Professional ratings
Review scores
| Source | Rating |
| All About Jazz | Star |
| AllMusic | Star Half star |
| Cokemachineglow | 93% |
| The Great Alternative & Indie Discography | 8/10 |
| Mojo | Star |
| Pitchfork | 9.0/10 |
| PopMatters | 9/10 |
| Record Mirror | Star |
| Sounds | Star |
| Uncut | 9/10 |

== Legacy ==
Retrospectively, Dean McFarlane of AllMusic wrote: "There are very few records that can be considered truly important, landmark works of art that produce blueprints for an entire genre. In the case of this album, it's clear that this seminal work was integral in shaping the genres of post-punk, avant rock and post-rock, and like all great influential albums, it seemed it had to wait two decades before its contents could truly be fathomed." Peter Marsh of BBC Music called it "one of the strongest and strangest debut records of all time.

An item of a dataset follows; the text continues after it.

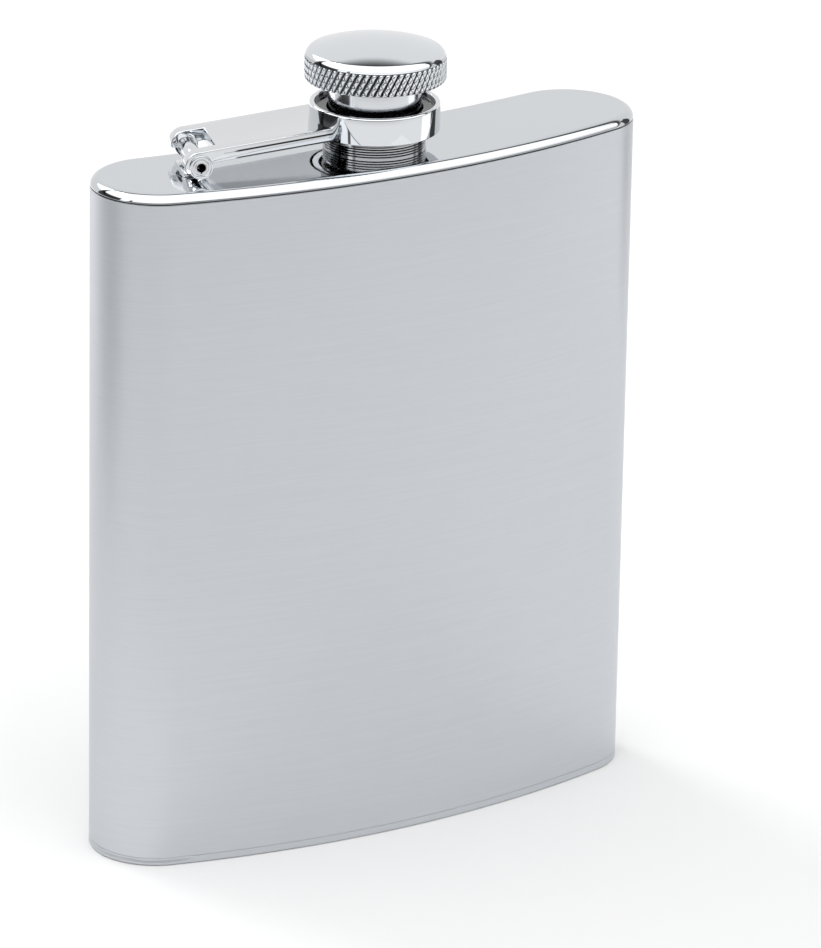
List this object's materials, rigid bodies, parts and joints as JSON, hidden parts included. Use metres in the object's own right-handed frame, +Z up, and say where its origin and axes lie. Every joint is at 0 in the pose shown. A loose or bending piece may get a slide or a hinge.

Seemingly born out of the fervent experimentalism of the UK post-punk scene, This Heats beautifully skewed mix of improvisation, lo-fi tapework and stretched, ghostly songform actually had more in common with maverick longhairs like Henry Cow and Faust. [...] The music here seethes with an economy, invention and power that still shocks a quarter of a century on." Steven Grant of Trouser Press wrote: "Though insolent and withdrawn, the music is adventurous and, in its own peculiar way, engrossing."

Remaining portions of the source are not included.